Output the data exactly, with every line intact.
──────── DATA EXCERPT ────────
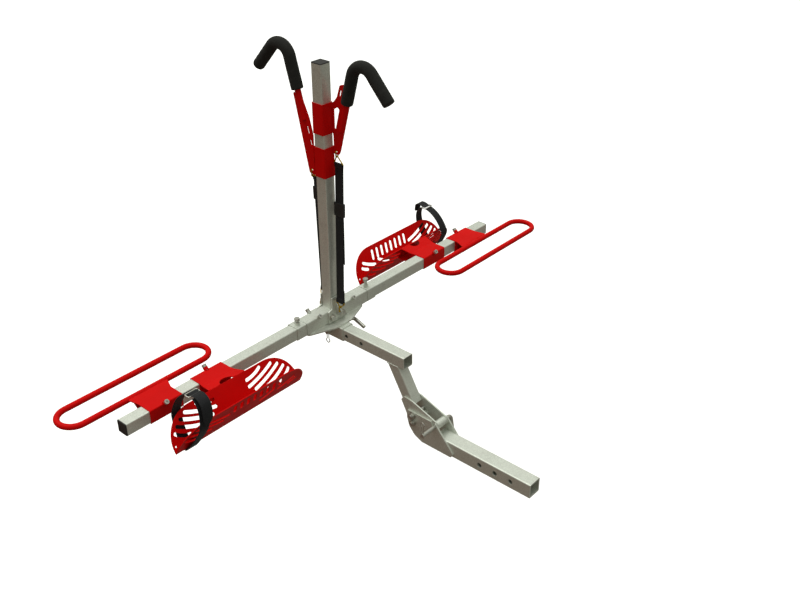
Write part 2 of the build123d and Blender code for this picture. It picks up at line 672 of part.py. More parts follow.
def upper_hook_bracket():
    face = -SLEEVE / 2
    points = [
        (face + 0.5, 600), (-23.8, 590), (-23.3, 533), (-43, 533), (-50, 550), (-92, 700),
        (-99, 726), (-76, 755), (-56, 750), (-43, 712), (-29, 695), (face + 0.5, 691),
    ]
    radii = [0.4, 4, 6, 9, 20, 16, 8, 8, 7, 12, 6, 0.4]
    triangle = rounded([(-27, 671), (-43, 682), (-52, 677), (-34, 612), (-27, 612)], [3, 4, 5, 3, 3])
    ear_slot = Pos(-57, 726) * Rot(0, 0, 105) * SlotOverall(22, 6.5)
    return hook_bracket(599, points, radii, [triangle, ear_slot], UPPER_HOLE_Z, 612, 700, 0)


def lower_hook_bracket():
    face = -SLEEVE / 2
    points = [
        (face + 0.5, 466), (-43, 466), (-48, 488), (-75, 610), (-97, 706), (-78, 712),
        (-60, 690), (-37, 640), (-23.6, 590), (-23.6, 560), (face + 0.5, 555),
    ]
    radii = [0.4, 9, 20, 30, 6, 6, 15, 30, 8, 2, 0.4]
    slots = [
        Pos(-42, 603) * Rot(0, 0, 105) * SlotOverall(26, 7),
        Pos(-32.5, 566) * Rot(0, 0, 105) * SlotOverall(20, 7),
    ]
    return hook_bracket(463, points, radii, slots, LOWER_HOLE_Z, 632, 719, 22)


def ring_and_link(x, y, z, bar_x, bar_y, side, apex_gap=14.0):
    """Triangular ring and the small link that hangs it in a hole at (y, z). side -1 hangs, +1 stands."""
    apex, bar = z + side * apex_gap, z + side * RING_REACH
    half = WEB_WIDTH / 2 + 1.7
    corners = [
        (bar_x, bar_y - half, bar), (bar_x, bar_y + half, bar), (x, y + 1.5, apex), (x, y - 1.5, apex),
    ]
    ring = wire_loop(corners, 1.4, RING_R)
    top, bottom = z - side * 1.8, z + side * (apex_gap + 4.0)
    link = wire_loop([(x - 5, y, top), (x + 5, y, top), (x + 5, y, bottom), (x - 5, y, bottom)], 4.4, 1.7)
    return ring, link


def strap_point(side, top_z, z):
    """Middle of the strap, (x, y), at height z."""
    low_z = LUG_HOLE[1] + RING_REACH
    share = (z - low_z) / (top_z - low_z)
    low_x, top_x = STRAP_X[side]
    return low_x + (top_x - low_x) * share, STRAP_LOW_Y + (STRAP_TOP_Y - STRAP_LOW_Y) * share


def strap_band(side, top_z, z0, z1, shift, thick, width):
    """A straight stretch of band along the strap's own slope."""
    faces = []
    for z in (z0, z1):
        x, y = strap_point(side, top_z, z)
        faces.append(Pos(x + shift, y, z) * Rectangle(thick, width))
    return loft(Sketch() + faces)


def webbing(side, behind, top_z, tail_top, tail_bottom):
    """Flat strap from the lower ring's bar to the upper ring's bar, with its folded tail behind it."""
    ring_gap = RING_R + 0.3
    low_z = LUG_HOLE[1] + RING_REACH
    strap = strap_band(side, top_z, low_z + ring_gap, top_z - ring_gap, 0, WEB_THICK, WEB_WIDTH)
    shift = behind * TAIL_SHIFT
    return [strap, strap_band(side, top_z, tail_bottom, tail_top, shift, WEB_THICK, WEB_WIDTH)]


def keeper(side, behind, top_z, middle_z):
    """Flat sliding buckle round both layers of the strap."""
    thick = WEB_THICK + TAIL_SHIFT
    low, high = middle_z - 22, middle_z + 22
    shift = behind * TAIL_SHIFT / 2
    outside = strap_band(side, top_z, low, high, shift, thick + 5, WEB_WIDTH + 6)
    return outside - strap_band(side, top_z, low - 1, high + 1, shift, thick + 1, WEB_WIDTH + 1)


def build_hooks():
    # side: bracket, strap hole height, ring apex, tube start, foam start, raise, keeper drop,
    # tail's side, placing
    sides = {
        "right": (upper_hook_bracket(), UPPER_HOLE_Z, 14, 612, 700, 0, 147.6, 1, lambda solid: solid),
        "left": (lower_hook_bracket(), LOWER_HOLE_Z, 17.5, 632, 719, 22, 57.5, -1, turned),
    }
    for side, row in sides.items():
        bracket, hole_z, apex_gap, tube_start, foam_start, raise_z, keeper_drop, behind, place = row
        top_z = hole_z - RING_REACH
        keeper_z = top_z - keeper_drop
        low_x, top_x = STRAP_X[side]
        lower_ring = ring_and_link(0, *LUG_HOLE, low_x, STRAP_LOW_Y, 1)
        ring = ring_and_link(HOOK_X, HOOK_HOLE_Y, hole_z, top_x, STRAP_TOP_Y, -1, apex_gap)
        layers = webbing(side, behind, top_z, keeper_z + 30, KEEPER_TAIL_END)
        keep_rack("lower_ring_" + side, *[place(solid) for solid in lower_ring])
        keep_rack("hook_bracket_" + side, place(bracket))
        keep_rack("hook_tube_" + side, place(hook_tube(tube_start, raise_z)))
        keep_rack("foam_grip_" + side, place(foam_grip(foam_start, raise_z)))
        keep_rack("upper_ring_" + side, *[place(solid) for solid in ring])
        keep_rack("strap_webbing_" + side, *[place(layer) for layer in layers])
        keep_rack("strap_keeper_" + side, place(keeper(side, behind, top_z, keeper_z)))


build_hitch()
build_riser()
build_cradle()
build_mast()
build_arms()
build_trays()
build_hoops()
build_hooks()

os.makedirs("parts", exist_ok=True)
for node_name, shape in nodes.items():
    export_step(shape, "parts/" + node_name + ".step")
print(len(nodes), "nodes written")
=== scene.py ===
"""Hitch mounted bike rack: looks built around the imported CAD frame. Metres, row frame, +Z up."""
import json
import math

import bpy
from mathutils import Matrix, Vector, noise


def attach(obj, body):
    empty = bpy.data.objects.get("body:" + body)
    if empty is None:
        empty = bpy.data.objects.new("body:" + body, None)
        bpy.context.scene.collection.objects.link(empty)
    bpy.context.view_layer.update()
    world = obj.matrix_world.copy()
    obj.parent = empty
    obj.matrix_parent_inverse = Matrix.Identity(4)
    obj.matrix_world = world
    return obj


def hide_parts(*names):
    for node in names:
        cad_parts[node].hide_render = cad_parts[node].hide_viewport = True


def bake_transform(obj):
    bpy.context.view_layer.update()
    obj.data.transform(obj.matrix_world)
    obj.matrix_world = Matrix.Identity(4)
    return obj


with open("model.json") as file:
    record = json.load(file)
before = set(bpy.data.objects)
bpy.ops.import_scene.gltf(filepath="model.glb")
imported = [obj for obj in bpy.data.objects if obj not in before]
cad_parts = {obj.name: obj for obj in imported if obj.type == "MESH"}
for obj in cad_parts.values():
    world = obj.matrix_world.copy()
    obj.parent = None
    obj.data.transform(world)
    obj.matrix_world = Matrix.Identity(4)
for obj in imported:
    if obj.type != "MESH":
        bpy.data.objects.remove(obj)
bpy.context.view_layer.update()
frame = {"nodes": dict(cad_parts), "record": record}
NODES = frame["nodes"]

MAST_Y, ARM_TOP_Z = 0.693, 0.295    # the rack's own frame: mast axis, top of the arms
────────
#### REPLY TO THE TASK:
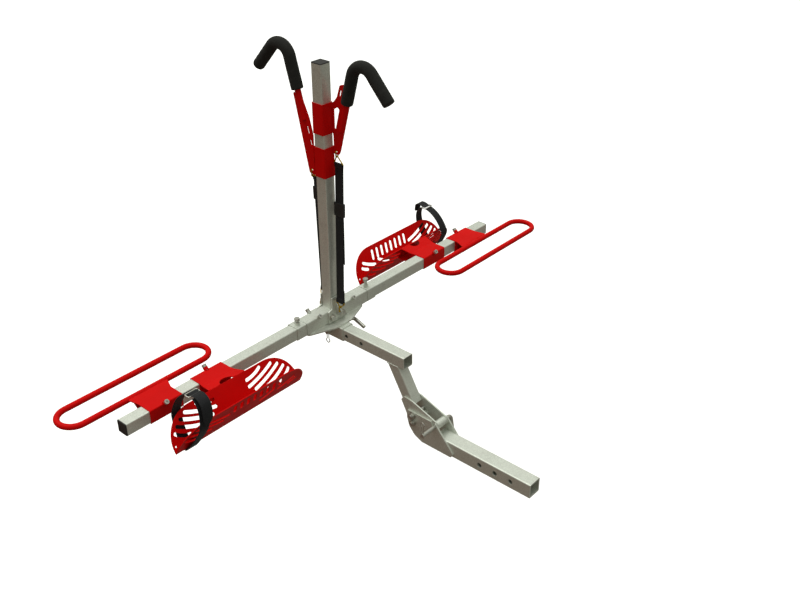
Write part 2 of the build123d and Blender code for this picture. It picks up at line 672 of part.py. More parts follow.
def upper_hook_bracket():
    face = -SLEEVE / 2
    points = [
        (face + 0.5, 600), (-23.8, 590), (-23.3, 533), (-43, 533), (-50, 550), (-92, 700),
        (-99, 726), (-76, 755), (-56, 750), (-43, 712), (-29, 695), (face + 0.5, 691),
    ]
    radii = [0.4, 4, 6, 9, 20, 16, 8, 8, 7, 12, 6, 0.4]
    triangle = rounded([(-27, 671), (-43, 682), (-52, 677), (-34, 612), (-27, 612)], [3, 4, 5, 3, 3])
    ear_slot = Pos(-57, 726) * Rot(0, 0, 105) * SlotOverall(22, 6.5)
    return hook_bracket(599, points, radii, [triangle, ear_slot], UPPER_HOLE_Z, 612, 700, 0)


def lower_hook_bracket():
    face = -SLEEVE / 2
    points = [
        (face + 0.5, 466), (-43, 466), (-48, 488), (-75, 610), (-97, 706), (-78, 712),
        (-60, 690), (-37, 640), (-23.6, 590), (-23.6, 560), (face + 0.5, 555),
    ]
    radii = [0.4, 9, 20, 30, 6, 6, 15, 30, 8, 2, 0.4]
    slots = [
        Pos(-42, 603) * Rot(0, 0, 105) * SlotOverall(26, 7),
        Pos(-32.5, 566) * Rot(0, 0, 105) * SlotOverall(20, 7),
    ]
    return hook_bracket(463, points, radii, slots, LOWER_HOLE_Z, 632, 719, 22)


def ring_and_link(x, y, z, bar_x, bar_y, side, apex_gap=14.0):
    """Triangular ring and the small link that hangs it in a hole at (y, z). side -1 hangs, +1 stands."""
    apex, bar = z + side * apex_gap, z + side * RING_REACH
    half = WEB_WIDTH / 2 + 1.7
    corners = [
        (bar_x, bar_y - half, bar), (bar_x, bar_y + half, bar), (x, y + 1.5, apex), (x, y - 1.5, apex),
    ]
    ring = wire_loop(corners, 1.4, RING_R)
    top, bottom = z - side * 1.8, z + side * (apex_gap + 4.0)
    link = wire_loop([(x - 5, y, top), (x + 5, y, top), (x + 5, y, bottom), (x - 5, y, bottom)], 4.4, 1.7)
    return ring, link


def strap_point(side, top_z, z):
    """Middle of the strap, (x, y), at height z."""
    low_z = LUG_HOLE[1] + RING_REACH
    share = (z - low_z) / (top_z - low_z)
    low_x, top_x = STRAP_X[side]
    return low_x + (top_x - low_x) * share, STRAP_LOW_Y + (STRAP_TOP_Y - STRAP_LOW_Y) * share


def strap_band(side, top_z, z0, z1, shift, thick, width):
    """A straight stretch of band along the strap's own slope."""
    faces = []
    for z in (z0, z1):
        x, y = strap_point(side, top_z, z)
        faces.append(Pos(x + shift, y, z) * Rectangle(thick, width))
    return loft(Sketch() + faces)


def webbing(side, behind, top_z, tail_top, tail_bottom):
    """Flat strap from the lower ring's bar to the upper ring's bar, with its folded tail behind it."""
    ring_gap = RING_R + 0.3
    low_z = LUG_HOLE[1] + RING_REACH
    strap = strap_band(side, top_z, low_z + ring_gap, top_z - ring_gap, 0, WEB_THICK, WEB_WIDTH)
    shift = behind * TAIL_SHIFT
    return [strap, strap_band(side, top_z, tail_bottom, tail_top, shift, WEB_THICK, WEB_WIDTH)]


def keeper(side, behind, top_z, middle_z):
    """Flat sliding buckle round both layers of the strap."""
    thick = WEB_THICK + TAIL_SHIFT
    low, high = middle_z - 22, middle_z + 22
    shift = behind * TAIL_SHIFT / 2
    outside = strap_band(side, top_z, low, high, shift, thick + 5, WEB_WIDTH + 6)
    return outside - strap_band(side, top_z, low - 1, high + 1, shift, thick + 1, WEB_WIDTH + 1)


def build_hooks():
    # side: bracket, strap hole height, ring apex, tube start, foam start, raise, keeper drop,
    # tail's side, placing
    sides = {
        "right": (upper_hook_bracket(), UPPER_HOLE_Z, 14, 612, 700, 0, 147.6, 1, lambda solid: solid),
        "left": (lower_hook_bracket(), LOWER_HOLE_Z, 17.5, 632, 719, 22, 57.5, -1, turned),
    }
    for side, row in sides.items():
        bracket, hole_z, apex_gap, tube_start, foam_start, raise_z, keeper_drop, behind, place = row
        top_z = hole_z - RING_REACH
        keeper_z = top_z - keeper_drop
        low_x, top_x = STRAP_X[side]
        lower_ring = ring_and_link(0, *LUG_HOLE, low_x, STRAP_LOW_Y, 1)
        ring = ring_and_link(HOOK_X, HOOK_HOLE_Y, hole_z, top_x, STRAP_TOP_Y, -1, apex_gap)
        layers = webbing(side, behind, top_z, keeper_z + 30, KEEPER_TAIL_END)
        keep_rack("lower_ring_" + side, *[place(solid) for solid in lower_ring])
        keep_rack("hook_bracket_" + side, place(bracket))
        keep_rack("hook_tube_" + side, place(hook_tube(tube_start, raise_z)))
        keep_rack("foam_grip_" + side, place(foam_grip(foam_start, raise_z)))
        keep_rack("upper_ring_" + side, *[place(solid) for solid in ring])
        keep_rack("strap_webbing_" + side, *[place(layer) for layer in layers])
        keep_rack("strap_keeper_" + side, place(keeper(side, behind, top_z, keeper_z)))


build_hitch()
build_riser()
build_cradle()
build_mast()
build_arms()
build_trays()
build_hoops()
build_hooks()

os.makedirs("parts", exist_ok=True)
for node_name, shape in nodes.items():
    export_step(shape, "parts/" + node_name + ".step")
print(len(nodes), "nodes written")
=== scene.py ===
"""Hitch mounted bike rack: looks built around the imported CAD frame. Metres, row frame, +Z up."""
import json
import math

import bpy
from mathutils import Matrix, Vector, noise


def attach(obj, body):
    empty = bpy.data.objects.get("body:" + body)
    if empty is None:
        empty = bpy.data.objects.new("body:" + body, None)
        bpy.context.scene.collection.objects.link(empty)
    bpy.context.view_layer.update()
    world = obj.matrix_world.copy()
    obj.parent = empty
    obj.matrix_parent_inverse = Matrix.Identity(4)
    obj.matrix_world = world
    return obj


def hide_parts(*names):
    for node in names:
        cad_parts[node].hide_render = cad_parts[node].hide_viewport = True


def bake_transform(obj):
    bpy.context.view_layer.update()
    obj.data.transform(obj.matrix_world)
    obj.matrix_world = Matrix.Identity(4)
    return obj


with open("model.json") as file:
    record = json.load(file)
before = set(bpy.data.objects)
bpy.ops.import_scene.gltf(filepath="model.glb")
imported = [obj for obj in bpy.data.objects if obj not in before]
cad_parts = {obj.name: obj for obj in imported if obj.type == "MESH"}
for obj in cad_parts.values():
    world = obj.matrix_world.copy()
    obj.parent = None
    obj.data.transform(world)
    obj.matrix_world = Matrix.Identity(4)
for obj in imported:
    if obj.type != "MESH":
        bpy.data.objects.remove(obj)
bpy.context.view_layer.update()
frame = {"nodes": dict(cad_parts), "record": record}
NODES = frame["nodes"]

MAST_Y, ARM_TOP_Z = 0.693, 0.295    # the rack's own frame: mast axis, top of the arms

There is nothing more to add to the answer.